McDonnell Douglas Engineering Auditorium (MDEA)
Yasser Aboelkassem
Assistant Research Scientist
Department of Bioengineering
UC San Diego

Abstract: Heart disease is the leading cause of death worldwide. More than 600,000 people die of heart disease in the United States every year. Many of the inherited cardiac disease phenotypes such as hypertrophic and dilated cardiomyopathies are linked to missense mutations in sarcomeric (basic unit of cardiac muscle contraction process) regulatory proteins. These mutations and post-translational modifications influence not only the molecular contraction dynamics, but also affect cellular-tissue wall mechanics interactions, which in turn affect heart pumping efficiency. In other words, these mutations affect not only cardiac muscle contractility and myocardial wall mechanics, but also the intraventricular blood flow dynamics. In this talk, I will present a novel molecular-to-organ, multiscale model that can bridge the gap between molecular mutations effect during the activation process of the cardiac muscle contraction and the alterations in the cardiac blood flow motions during cardiac disease. The model is based on the Brownian flashing ratchet theory for the molecular scale and is using Langevin dynamics stochastic principle for the subcellular and cellular scales. The Brownian-Langevin dynamical approaches are then integrated into a finite element model for the electro-mechanical-hemodynamics coupling at the whole organ scale. The model is then used to predict the phenotype remodeling of cardiac function during heart failure diseases triggered by genotype mutations in the sarcomere.

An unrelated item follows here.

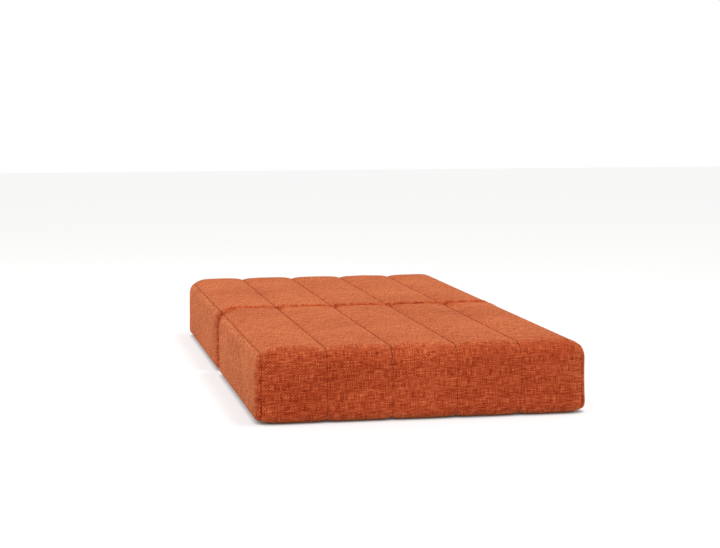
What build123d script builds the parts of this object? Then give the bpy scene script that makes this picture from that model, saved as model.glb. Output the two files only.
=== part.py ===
from build123d import *

import os
from dataclasses import dataclass
from math import asin, cos, degrees, radians, sqrt

# A chair bed: two quilted foam blocks that lie end to end on the floor as a bed. The front block
# swings up about the top edge of the joint between them and lies back on the rear block as a seat.
# X runs across the bed, Y along it and Z up. The origin is on the floor, midway between the
# blocks: the front block lies at negative Y and the rear block at positive Y. Sizes are in mm.

# The bed as a whole
bed_length = 1900.0
bed_width = 992.0
bed_height = 223.0
fold_gap = 1.0  # left between the blocks where their ends are pressed together

# The quilted cover, measured from the level of its sewn seams
channel_pitch = 192.0  # between the four seams that run along the bed
channel_crown = 9.0  # how far the middle of a channel stands above its seams
shoulder_width = 30.0  # the steep part of a channel, beside each seam
shoulder_rise = 6.0
edge_shoulder_width = 46.0  # the same beside the side seams, where the cover rolls over
quilt_depth = 15.0  # padding behind the seams
hem_width = 6.0  # the cover turns under the block by this much past its foot rounds
base_lift = 3.0  # the seams clear the floor by this much
fold_press = 4.5  # the crown is pressed flat by this much where the blocks meet

# Rounds of a block's side profile, at seam level
top_round = 50.0
outer_foot_round = 42.0
fold_foot_round = 42.0

# The side panels
side_round = 34.0  # radius of the edge between a side panel and the cover
side_seam_angle = 45.0  # where the side seam lies on that edge
side_dome = 10.0  # how far the middle of a side panel stands out
side_dome_inset_share = 0.3  # of the height of a side panel inside its round edge
side_dome_round_share = 0.25  # of the height of each outline of the dome
side_dome_shares = ((0.35, 0.62), (1, 1))  # of its inset and of its rise, at each outline
base_edge_width = 40.0  # the base rolls up to the side seams over this width

# The foam
comfort_depth = 40.0  # the softer layer on top of the core
layer_gap = 0.3

# The strip of cover fabric that hinges the blocks
strip_thickness = 1.2
strip_gap = 0.3
strip_angle = 40.0  # how far up the rounds of the joint it is sewn
strip_end_inset = 24.0

# The zip under the outer end of each block, in a slot between the cover and the base
zip_end_inset = 96.0  # from the sides of the bed to the ends of the coil
zip_slot_width = 14.0
zip_slot_end = 3.0  # the slot runs on by this much past the stops
tape_height = 8.0  # underside of the tapes above the floor
tape_thickness = 1.0
coil_width = 5.0
coil_thickness = 2.2
coil_neck_width = 2.0
slider_length = 24.0
slider_wall = 1.7
slider_lip = 1.0
slider_round = 1.0  # at its four upright corners
slider_gap = 0.3
stop_length = 4.0
stop_width = 7.0

# Worked out from the sizes above
seam_height = bed_height - channel_crown
fold_line = fold_gap / 2 + channel_crown - fold_press
outer_line = bed_length / 2 - channel_crown
side_drop = side_round * (1 - cos(radians(side_seam_angle)))
side_face_x = bed_width / 2 - side_dome
side_seam_x = side_face_x - side_drop
side_face_height = seam_height - base_lift - 2 * side_round
core_inset = quilt_depth + layer_gap
core_half_width = side_seam_x - layer_gap
zip_length = bed_width - 2 * zip_end_inset


@dataclass(frozen=True)
class Block:
    """A foam block between its two end planes at seam level, with a foot round at each end."""

    name: str
    low_y: float
    high_y: float
    low_foot: float
    high_foot: float
    outward: int  # the way along Y that its outer end faces

    def corners(self, inset):
        """The corners of the side profile, drawn in by inset, from the low foot round."""
        low, high = self.low_y + inset, self.high_y - inset
        bottom, top = base_lift + inset, seam_height - inset
        return [(low, bottom), (high, bottom), (high, top), (low, top)]

    def rounds(self, inset):
        """The radii of those corners."""
        feet = [self.low_foot - inset, self.high_foot - inset]
        return feet + [top_round - inset, top_round - inset]

    def base_span(self):
        """The ends of the flat base along Y, where the cover's hems stop."""
        return (
            self.low_y + self.low_foot + hem_width,
            self.high_y - self.high_foot - hem_width,
        )

    def zip_y(self):
        """The middle of the zip slot, against the hem at the outer end."""
        low, high = self.base_span()
        hem = low if self.outward < 0 else high
        return hem - self.outward * zip_slot_width / 2


front = Block("front", -outer_line, -fold_line, outer_foot_round, fold_foot_round, -1)
rear = Block("rear", fold_line, outer_line, fold_foot_round, outer_foot_round, 1)


def save(builder, label):
    """Names a finished piece and writes its file."""
    builder.part.label = label
    export_step(builder.part, f"parts/{label}.step")


# The padded channels. Each is one crowned section, carried up the end of the block, along its
# top and down the other end.


def crown_points(left, right):
    """Where the flat middle of a channel starts, peaks and ends, between two seams."""
    left_width = shoulder_width if left[1] == 0 else edge_shoulder_width
    right_width = shoulder_width if right[1] == 0 else edge_shoulder_width
    start = left[0] + left_width
    end = right[0] - right_width
    return (start, shoulder_rise), ((start + end) / 2, channel_crown), (end, shoulder_rise)


def make_channel(block, left, right, label):
    """Makes one channel between two seams, each an (x, level) pair. The level counts outwards."""
    hem_from, hem_to = block.base_span()
    low_bottom, high_bottom, high_top, low_top = block.corners(0)
    low_foot, high_foot, high_round, low_round = block.rounds(0)
    crown_from, middle, crown_to = crown_points(left, right)
    fold_face = Plane.XZ.offset(block.outward * -fold_gap / 2)
    with BuildPart() as channel:
        with BuildLine(Plane.YZ) as route:
            FilletPolyline(
                (hem_to, base_lift),
                high_bottom,
                high_top,
                low_top,
                low_bottom,
                (hem_from, base_lift),
                radius=[high_foot, high_round, low_round, low_foot],
            )
        with BuildSketch(Plane(route.line @ 0, x_dir=(1, 0, 0), z_dir=route.line % 0)):
            with BuildLine():
                crown = ThreePointArc(crown_from, middle, crown_to)
                TangentArc(crown_from, left, tangent=-(crown % 0))
                TangentArc(crown_to, right, tangent=crown % 1)
                Polyline(left, (left[0], -quilt_depth), (right[0], -quilt_depth), right)
            make_face()
        sweep(path=route.line)
        split(bisect_by=Plane.XY, keep=Keep.TOP)
        split(bisect_by=fold_face, keep=Keep.TOP if block.outward < 0 else Keep.BOTTOM)
    save(channel, label)


def make_channels(block):
    """Makes the padded channels of a block, numbered from left to right."""
    seams = [(channel_pitch * share, 0) for share in (-1.5, -0.5, 0.5, 1.5)]
    seams = [(-side_seam_x, -side_drop), *seams, (side_seam_x, -side_drop)]
    for number in range(1, len(seams)):
        make_channel(block, seams[number - 1], seams[number], f"{block.name}_channel_{number}")


# The panels that close the cover: two domed sides and a flat base


def make_side_panel(block, hand, label):
    """Makes a side panel: a round edge that starts at the side seam, and a slightly domed face."""
    rim_depth = side_round + quilt_depth
    seam_plane = Plane.YZ.offset(hand * side_seam_x)
    with BuildPart() as panel:
        with BuildSketch(Plane.YZ.offset(hand * (side_face_x - rim_depth))):
            with BuildLine():
                FilletPolyline(*block.corners(0), radius=block.rounds(0), close=True)
            make_face()
        extrude(amount=hand * rim_depth)
        outer_face = panel.faces().sort_by(Axis.X)[-1 if hand > 0 else 0]
        fillet(outer_face.edges(), radius=side_round)
        split(bisect_by=seam_plane, keep=Keep.TOP if hand > 0 else Keep.BOTTOM)
        with BuildSketch(Plane.YZ.offset(hand * side_face_x)):
            with BuildLine():
                rim = block.corners(side_round)
                FilletPolyline(*rim, radius=block.rounds(side_round), close=True)
            make_face()
        for inset_share, rise_share in side_dome_shares:
            inset = side_face_height * side_dome_inset_share * inset_share
            dome_round = side_dome_round_share * (side_face_height - 2 * inset)
            with BuildSketch(Plane.YZ.offset(hand * (side_face_x + side_dome * rise_share))):
                with BuildLine():
                    outline = block.corners(side_round + inset)
                    FilletPolyline(*outline, radius=dome_round, close=True)
                make_face()
        loft()
    save(panel, label)


def make_base_panel(block):
    """Makes the base: flat on the floor, rolled up to the side seams, with a slot for the zip."""
    base_from, base_to = block.base_span()
    base_top = base_lift + quilt_depth
    flat_x = side_seam_x - base_edge_width
    edge_height = base_lift + side_drop
    slot_length = zip_length + 2 * (stop_length + zip_slot_end)
    with BuildPart() as base:
        with BuildSketch(Plane.XZ.offset(-base_to)):
            with BuildLine():
                Line((-flat_x, 0), (flat_x, 0))
                TangentArc((flat_x, 0), (side_seam_x, edge_height), tangent=(1, 0))
                TangentArc((-flat_x, 0), (-side_seam_x, edge_height), tangent=(-1, 0))
                Polyline(
                    (side_seam_x, edge_height),
                    (side_seam_x, base_top),
                    (-side_seam_x, base_top),
                    (-side_seam_x, edge_height),
                )
            make_face()
        extrude(amount=base_to - base_from)
        with BuildSketch(Plane.XY):
            with Locations((0, block.zip_y())):
                Rectangle(slot_length, zip_slot_width)
        extrude(amount=base_top, mode=Mode.SUBTRACT)
    save(base, f"{block.name}_base_panel")


# The foam inside the cover


def make_foam(block):
    """Makes the firm core of a block, and the softer layer that lies on it."""
    comfort_from = seam_height - core_inset - comfort_depth
    layers = {"foam_core": Keep.BOTTOM, "comfort_layer": Keep.TOP}
    for name, side in layers.items():
        with BuildPart() as layer:
            with BuildSketch(Plane.YZ.offset(-core_half_width)):
                with BuildLine():
                    corners = block.corners(core_inset)
                    FilletPolyline(*corners, radius=block.rounds(core_inset), close=True)
                make_face()
            extrude(amount=2 * core_half_width)
            split(bisect_by=Plane.XY.offset(comfort_from), keep=side)
        save(layer, f"{block.name}_{name}")


# The zip of each block's cover. Its coil hangs under the tapes on a narrow neck, and the slider
# grips the coil from below.

coil_top = tape_height - slider_lip - 2 * slider_gap
coil_bottom = coil_top - coil_thickness
slider_half_width = coil_width / 2 + slider_gap + slider_wall
slider_bottom = coil_bottom - slider_gap - slider_wall
slider_top = coil_top + slider_gap + slider_lip


def make_zip(block):
    """Makes the two tapes, the coil between them, the slider and the two end stops."""
    middle_y = block.zip_y()
    slot_half = zip_slot_width / 2
    neck_half = coil_neck_width / 2
    tape_top = tape_height + tape_thickness
    tape_length = zip_length + 2 * stop_length
    with BuildPart() as tapes:
        with BuildSketch(Plane.XY.offset(tape_height)):
            for side in (-1, 1):
                with Locations((0, middle_y + side * (slot_half + neck_half) / 2)):
                    Rectangle(tape_length, slot_half - neck_half)
        extrude(amount=tape_thickness)
    save(tapes, f"{block.name}_zip_tapes")

    coil_plane = Plane((-zip_length / 2, middle_y, 0), x_dir=(0, 1, 0), z_dir=(1, 0, 0))
    with BuildPart() as coil:
        with BuildSketch(coil_plane):
            with Locations((0, (coil_bottom + coil_top) / 2)):
                Rectangle(coil_width, coil_thickness)
            with Locations((0, (coil_top + tape_top) / 2)):
                Rectangle(coil_neck_width, tape_top - coil_top)
        extrude(amount=zip_length)
    save(coil, f"{block.name}_zip_coil")

    slider_plane = coil_plane.offset(zip_length - slider_length)
    cavity_half = coil_width / 2 + slider_gap
    lip_half = neck_half + slider_gap
    with BuildPart() as slider:
        with BuildSketch(slider_plane):
            with BuildLine():
                half = Polyline(
                    (0, slider_bottom),
                    (slider_half_width, slider_bottom),
                    (slider_half_width, slider_top),
                    (lip_half, slider_top),
                    (lip_half, coil_top + slider_gap),
                    (cavity_half, coil_top + slider_gap),
                    (cavity_half, coil_bottom - slider_gap),
                    (0, coil_bottom - slider_gap),
                )
                mirror(half, about=Plane.YZ)
            make_face()
        extrude(amount=slider_length)
        outer_edges = slider.edges().filter_by(Axis.Z).group_by(Axis.Y)
        fillet(outer_edges[0] + outer_edges[-1], radius=slider_round)
    save(slider, f"{block.name}_zip_slider")

    with BuildPart() as stops:
        with BuildSketch(Plane.XY.offset(coil_bottom)):
            for end in (-1, 1):
                with Locations((end * (zip_length + stop_length) / 2, middle_y)):
                    Rectangle(stop_length, stop_width)
        extrude(amount=tape_height - coil_bottom)
    save(stops, f"{block.name}_zip_stops")


# The hinge: a strip of cover fabric tucked down into the groove between the blocks


def make_hinge_strip():
    """Makes the strip as a shallow trough that follows the rounds on both sides of the joint."""
    centre = (fold_line + top_round, seam_height - top_round)
    lower_radius = top_round + channel_crown + strip_gap
    upper_radius = lower_radius + strip_thickness
    trough = sqrt(upper_radius**2 - centre[0] ** 2)
    underside = trough - strip_thickness
    underside_y = centre[0] - sqrt(lower_radius**2 - underside**2)
    upper_from = 180 - degrees(asin(trough / upper_radius))
    lower_from = 180 - degrees(asin(underside / lower_radius))
    top_angle = 180 - strip_angle
    half_length = side_seam_x - strip_end_inset
    with BuildPart() as strip:
        with BuildSketch(Plane.YZ.offset(-half_length)):
            with BuildLine():
                upper = CenterArc(centre, upper_radius, upper_from, top_angle - upper_from)
                lower = CenterArc(centre, lower_radius, lower_from, top_angle - lower_from)
                Line(upper @ 1, lower @ 1)
                Line((0, centre[1] + underside), (underside_y, centre[1] + underside))
                mirror(about=Plane.YZ)
            make_face()
        extrude(amount=2 * half_length)
    save(strip, "hinge_strip")


os.makedirs("parts", exist_ok=True)
for block in (front, rear):
    make_channels(block)
    make_side_panel(block, -1, f"{block.name}_left_side_panel")
    make_side_panel(block, 1, f"{block.name}_right_side_panel")
    make_base_panel(block)
    make_foam(block)
    make_zip(block)
make_hinge_strip()
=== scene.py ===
"""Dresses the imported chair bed: channels, side and base panels, foam, hinge strip and zips.

Everything is in metres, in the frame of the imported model: X across the bed, Y along it with the
front block at negative Y, Z up from the floor. A block is worked out in its own two coordinates,
the reach, measured from the joint towards the block's outer end, and the height.
"""

import logging
import math
from dataclasses import dataclass, field
from enum import Enum

import bpy
import numpy as np
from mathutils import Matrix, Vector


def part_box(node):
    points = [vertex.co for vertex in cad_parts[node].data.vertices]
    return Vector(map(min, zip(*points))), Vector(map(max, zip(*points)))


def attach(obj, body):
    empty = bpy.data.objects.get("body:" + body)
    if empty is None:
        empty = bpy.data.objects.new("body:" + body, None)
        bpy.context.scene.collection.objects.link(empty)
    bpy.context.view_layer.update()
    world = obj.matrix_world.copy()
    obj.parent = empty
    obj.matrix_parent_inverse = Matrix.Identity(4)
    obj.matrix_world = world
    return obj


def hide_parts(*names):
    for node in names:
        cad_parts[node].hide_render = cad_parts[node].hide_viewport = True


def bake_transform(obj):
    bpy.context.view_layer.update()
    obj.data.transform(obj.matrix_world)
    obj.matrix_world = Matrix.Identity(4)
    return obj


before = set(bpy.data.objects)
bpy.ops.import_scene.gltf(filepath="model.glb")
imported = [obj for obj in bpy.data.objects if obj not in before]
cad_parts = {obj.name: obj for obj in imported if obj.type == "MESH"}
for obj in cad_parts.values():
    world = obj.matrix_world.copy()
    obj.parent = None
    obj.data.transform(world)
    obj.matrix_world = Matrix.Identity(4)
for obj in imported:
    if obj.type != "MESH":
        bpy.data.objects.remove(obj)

log = logging.getLogger("chair_bed")

Array = np.ndarray  # of floats, or of whole numbers where it holds faces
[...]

Bio: Yasser Aboelkassem is currently an assistant research scientist in the Department of Bioengineering at UC San Diego. He obtained his bachelor's degree in aeronautics from Cairo University and his master's degree in mathematics and doctorate in mechanics from Virginia Tech. Aboelkassem was a postdoctoral associate in the Department of Biomedical Engineering and Medicine at Johns Hopkins University, and prior to that he was a postdoctoral fellow in the Department of Biomedical Engineering and School of Medicine at Yale University. He recently obtained his mini-MBA degree from Rady School of Management at UC San Diego. Aboelkassem’s research focuses on hemodynamics, microcirculation and fluid transport in the human cardiovascular system, as well as multiscale modeling of cardiac mechanics. He uses computational and experimental tools to investigate the relationships between the cellular and extracellular structure of cardiac muscle and the hemodynamics, electrical and mechanical function of the whole heart during cardiac diseases.